Family Guy: Back to the Pilot

Posted on the 22 November 2011 by Meek_the_geek

If, like me, you have given up on Family Guy, you probably didn’t bother to watch the Nov. 20 episode. The show has become really repetitive and juvenile. They even managed to F up Star Wars–their Return of the Jedi episode, “It’s a Trap,” was terrible. Here is a good article from 2009 about the show’s decline.

When I heard about the premise for the latest episode, however, I had to check it out on Hulu. In “Back to the Pilot,” Stewie and Brian–in my opinion, the show’s only still tolerable characters–travel back in time to the night the pilot takes place. The impetus for their trip is pretty weak; Brian wants to find a particular tennis ball he buried in the yard. But the idea of revisiting the show’s origins opens up a lot of possibilities for self-referential jokes as well as some of the sci-fi subject matter that Seth MacFarlane and company have tinkered with a few times before.

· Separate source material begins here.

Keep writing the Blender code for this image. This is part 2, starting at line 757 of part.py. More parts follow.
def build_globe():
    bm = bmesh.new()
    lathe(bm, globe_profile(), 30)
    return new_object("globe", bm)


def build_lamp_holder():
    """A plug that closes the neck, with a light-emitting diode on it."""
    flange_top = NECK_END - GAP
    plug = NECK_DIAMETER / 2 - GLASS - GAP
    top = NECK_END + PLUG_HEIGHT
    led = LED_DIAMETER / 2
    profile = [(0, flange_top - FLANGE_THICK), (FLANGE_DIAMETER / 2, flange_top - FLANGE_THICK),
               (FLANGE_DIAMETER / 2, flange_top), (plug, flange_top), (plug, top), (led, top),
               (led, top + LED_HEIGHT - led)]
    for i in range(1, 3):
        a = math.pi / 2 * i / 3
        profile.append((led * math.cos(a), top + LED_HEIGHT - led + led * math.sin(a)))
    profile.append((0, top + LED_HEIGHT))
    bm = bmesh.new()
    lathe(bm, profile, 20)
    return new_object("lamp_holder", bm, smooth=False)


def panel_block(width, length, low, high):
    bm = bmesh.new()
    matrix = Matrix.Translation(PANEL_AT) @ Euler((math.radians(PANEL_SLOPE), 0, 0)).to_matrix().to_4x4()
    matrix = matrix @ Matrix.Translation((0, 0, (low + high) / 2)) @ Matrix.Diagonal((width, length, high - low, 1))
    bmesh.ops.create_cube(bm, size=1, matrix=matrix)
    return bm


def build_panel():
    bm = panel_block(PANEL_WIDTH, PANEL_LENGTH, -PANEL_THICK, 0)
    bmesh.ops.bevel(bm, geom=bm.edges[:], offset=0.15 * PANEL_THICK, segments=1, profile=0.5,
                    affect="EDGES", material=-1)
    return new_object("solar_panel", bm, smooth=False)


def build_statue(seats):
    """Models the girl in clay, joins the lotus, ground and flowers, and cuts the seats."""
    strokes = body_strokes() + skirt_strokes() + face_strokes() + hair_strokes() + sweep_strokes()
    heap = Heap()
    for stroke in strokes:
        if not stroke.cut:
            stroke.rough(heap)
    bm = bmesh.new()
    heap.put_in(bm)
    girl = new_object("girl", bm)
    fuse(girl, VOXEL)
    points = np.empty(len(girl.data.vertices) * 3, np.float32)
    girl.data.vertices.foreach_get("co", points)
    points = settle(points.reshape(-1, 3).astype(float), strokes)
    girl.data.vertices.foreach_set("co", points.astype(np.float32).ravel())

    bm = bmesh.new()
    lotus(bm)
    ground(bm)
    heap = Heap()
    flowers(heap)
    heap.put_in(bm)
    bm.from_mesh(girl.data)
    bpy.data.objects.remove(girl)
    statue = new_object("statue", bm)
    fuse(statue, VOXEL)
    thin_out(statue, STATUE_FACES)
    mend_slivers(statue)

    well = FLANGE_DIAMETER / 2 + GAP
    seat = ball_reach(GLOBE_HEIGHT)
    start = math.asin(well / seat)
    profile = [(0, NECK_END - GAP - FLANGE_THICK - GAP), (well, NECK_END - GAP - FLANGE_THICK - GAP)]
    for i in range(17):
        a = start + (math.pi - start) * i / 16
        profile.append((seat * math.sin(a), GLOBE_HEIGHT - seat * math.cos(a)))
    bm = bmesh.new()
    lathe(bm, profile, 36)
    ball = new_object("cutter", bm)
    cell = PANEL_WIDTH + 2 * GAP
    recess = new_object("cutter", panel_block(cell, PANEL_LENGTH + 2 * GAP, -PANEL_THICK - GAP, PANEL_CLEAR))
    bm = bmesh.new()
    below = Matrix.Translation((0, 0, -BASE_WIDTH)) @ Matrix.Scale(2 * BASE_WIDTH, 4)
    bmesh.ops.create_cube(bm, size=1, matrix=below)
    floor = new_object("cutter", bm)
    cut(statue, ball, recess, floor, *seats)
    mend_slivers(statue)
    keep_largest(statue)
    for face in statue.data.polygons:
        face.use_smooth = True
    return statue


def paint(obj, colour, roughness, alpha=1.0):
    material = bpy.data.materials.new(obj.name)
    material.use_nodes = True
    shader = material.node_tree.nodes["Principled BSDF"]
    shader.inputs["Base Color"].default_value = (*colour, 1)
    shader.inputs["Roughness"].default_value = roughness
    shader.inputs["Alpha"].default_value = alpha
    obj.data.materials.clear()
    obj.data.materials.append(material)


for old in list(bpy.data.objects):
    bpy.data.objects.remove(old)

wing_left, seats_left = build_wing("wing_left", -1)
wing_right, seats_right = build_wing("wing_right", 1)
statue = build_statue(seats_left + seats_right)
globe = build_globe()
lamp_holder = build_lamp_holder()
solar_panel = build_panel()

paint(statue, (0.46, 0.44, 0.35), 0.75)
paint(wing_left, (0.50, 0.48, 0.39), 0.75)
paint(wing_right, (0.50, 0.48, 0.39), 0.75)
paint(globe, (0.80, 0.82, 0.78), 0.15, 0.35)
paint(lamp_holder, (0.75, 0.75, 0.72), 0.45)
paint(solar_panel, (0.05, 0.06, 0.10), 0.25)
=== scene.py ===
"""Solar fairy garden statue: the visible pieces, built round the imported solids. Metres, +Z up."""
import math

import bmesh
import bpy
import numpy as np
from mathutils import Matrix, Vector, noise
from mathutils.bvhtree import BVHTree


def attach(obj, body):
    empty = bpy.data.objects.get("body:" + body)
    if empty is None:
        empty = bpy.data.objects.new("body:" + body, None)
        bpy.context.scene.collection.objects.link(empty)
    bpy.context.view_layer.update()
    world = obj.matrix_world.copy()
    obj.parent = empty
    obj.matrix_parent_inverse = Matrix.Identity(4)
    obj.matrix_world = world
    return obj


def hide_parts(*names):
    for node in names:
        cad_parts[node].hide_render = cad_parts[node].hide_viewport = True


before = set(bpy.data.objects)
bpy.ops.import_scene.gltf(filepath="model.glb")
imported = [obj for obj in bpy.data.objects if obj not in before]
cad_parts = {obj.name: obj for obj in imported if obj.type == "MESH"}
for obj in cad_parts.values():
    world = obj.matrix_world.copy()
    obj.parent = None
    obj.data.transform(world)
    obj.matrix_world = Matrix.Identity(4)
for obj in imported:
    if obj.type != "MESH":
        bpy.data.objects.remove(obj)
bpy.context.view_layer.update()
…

Revisiting a pilot is always fun for an audience and, I’m guessing, for the writers, too. One can appreciate, or in this case, lament how a show has evolved. It’s even more significant when you remember that Family Guy was cancelled back in 2000 and again in 2002. But what I find funniest about this is the joke that sits right in front of us unmentioned; Stewie is a baby in 1999 and he’s a baby now. We easily accept the absurdity that animated characters never age, even when a show lasts for decades, throwing the timeline hopelessly out of whack. (The Simpsons played up this phenomenon to great fun and hilarity in “That 90s Show.”)

The first scene of Stewie and Brian in the past, watching the action of the pilot through the kitchen window is packed with jokes, from the fact that Meg was voiced by a different actress (Lacey Chabert) to what happens on the “set” during cut-aways. As the episode progresses, it winds up making fun of the show itself more so than the pilot episode. In the pilot, ”Death Has a Shadow,” Peter goes to work with a hangover and loses his job, then defrauds the welfare system. “Back to the Pilot” has a few intersections with that storyline–the funniest bit is when the Kool-Aid guy misses his entrance–but the two plot lines don’t actually affect each other.

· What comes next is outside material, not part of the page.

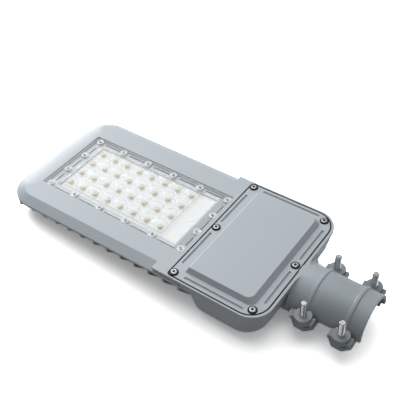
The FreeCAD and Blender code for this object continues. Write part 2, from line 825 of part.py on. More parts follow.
# Driver cover: flat flange with a raised panel, its seal, rings and screws
cover_base = "Dimensions.face_rise - Dimensions.cover_thickness"
cover_x_high = "-(Dimensions.socket_depth + Dimensions.end_land + Dimensions.seal_gap)"
cover_x_low = "-(Dimensions.socket_depth + Dimensions.box_length + Dimensions.cover_reach)"
panel_x_low = cover_x_low + " + Dimensions.panel_front_margin"
panel_x_high = cover_x_high + " - Dimensions.panel_end_margin"
panel_half = "Dimensions.cover_half_width - Dimensions.panel_side_margin"


def panel_sketch(body, name, offset, inset, end_inset):
    """The panel's outline, pulled in by one amount, and by another at the clamp's side."""
    sketch = new_sketch(body, name, offset)
    half = f"({panel_half} - ({inset}))"
    draw_rounded(sketch, f"{panel_x_low} + {inset}", f"{panel_x_high} - ({end_inset})", f"-{half}", half,
                 "Dimensions.panel_front_corner", "Dimensions.panel_corner")
    return sketch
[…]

“Back to the Pilot” instead takes off on its own time travel story, asking the taboo question, “Would we be worse off if 9/11 had not happened?” At one point, there is actually a vote taken on whether 9/11 should happen or not. This is the kind of edginess we miss from the early days while we now suffer through fart jokes and spoofs of How I Met Your Mother.

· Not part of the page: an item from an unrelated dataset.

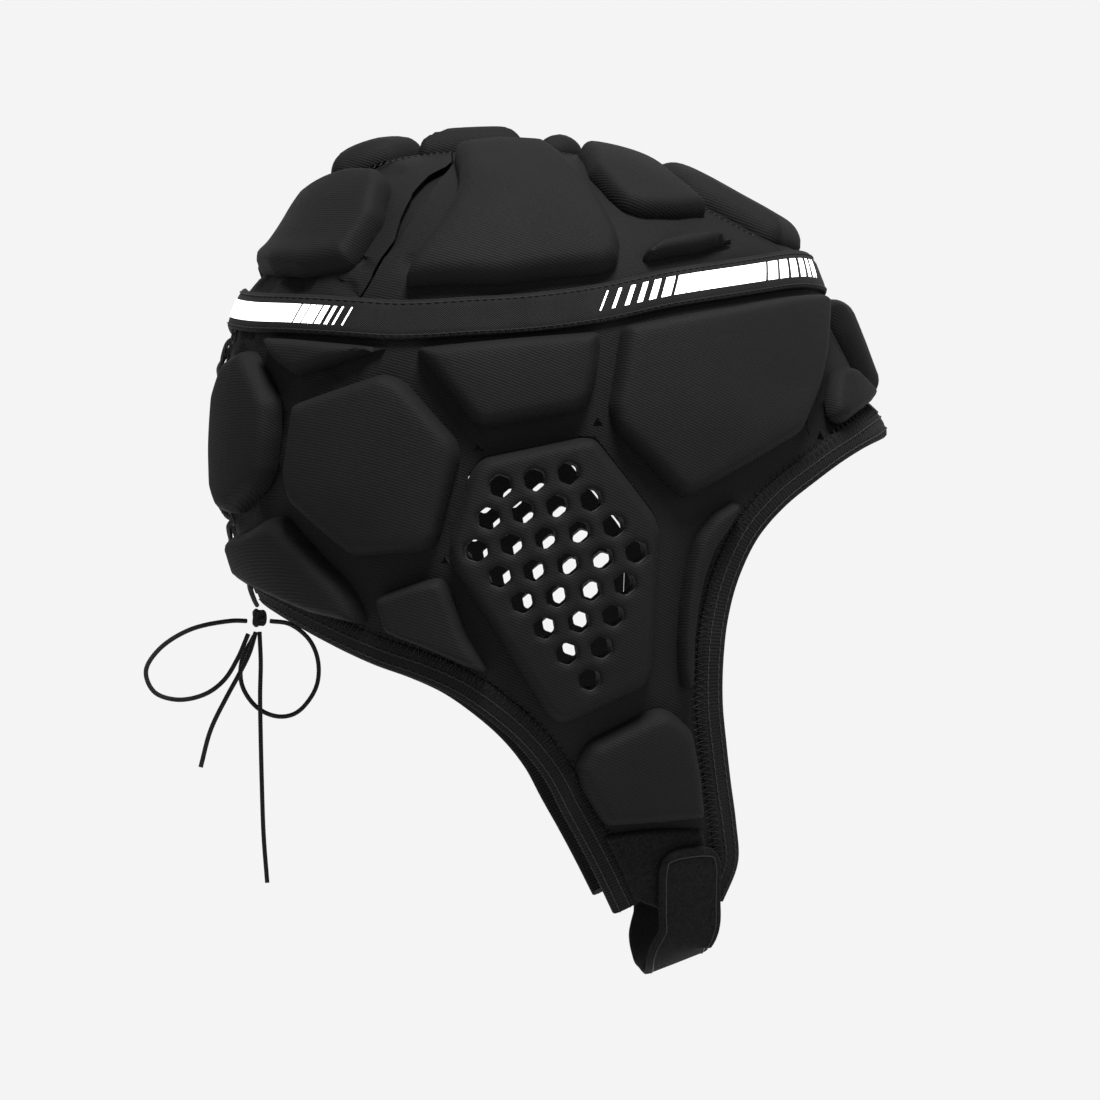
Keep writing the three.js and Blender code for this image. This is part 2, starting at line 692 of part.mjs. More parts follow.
const bindingSection = [
  [0, SHELL / 2],
  [BINDING_PROUD + 0.4, -BINDING_PROUD],
  [BINDING_WIDTH, -BINDING_PROUD],
  [BINDING_WIDTH, SHELL + BINDING_PROUD],
  [BINDING_PROUD + 0.4, SHELL + BINDING_PROUD],
];
const bindingRoom = [
  [-3 * GAP, SHELL / 2],
  [-3 * GAP, -2 * SHELL],
  [BINDING_WIDTH + GAP + BOW_ROOM, -2 * SHELL],
  [BINDING_WIDTH + GAP + BOW_ROOM, 3 * SHELL],
  [-3 * GAP, 3 * SHELL],
];

const FACE_STEPS = 16; // on each side of the brow
const NECK_STEPS = 14;
const rightFaceLine = lineOn(FACE_EDGE, 0, FACE_STEPS);
rightFaceLine[0].x = 0;
const leftFaceLine = rightFaceLine.slice(1).map((p) => new THREE.Vector3(-p.x, p.y, p.z)).reverse();
const faceLine = [...leftFaceLine, ...rightFaceLine];
const neckLine = lineOn(NECK_EDGE, 0, NECK_STEPS);
const faceBinding = edgeStrip(faceLine, bindingSection);
const faceRoom = edgeStrip(runPast(faceLine, BINDING_WIDTH), bindingRoom);
const neckBinding = edgeStrip(neckLine, bindingSection);
const neckRoom = edgeStrip(runPast(neckLine, BINDING_WIDTH), bindingRoom);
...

The episode also explores the possible future of Family Guy. Apparently the show will continue its trend of improved animation but lazier writing. It would be funny if the lazy writing part weren’t so true. (They also hint that The Cleveland Show isn’t going to work out.)

There are a couple of bits of good dialogue, and Cyborg Joe is awesome. I don’t feel like the concept fully lived up to its potential, but the episode is still the most creative thing the show has done in years.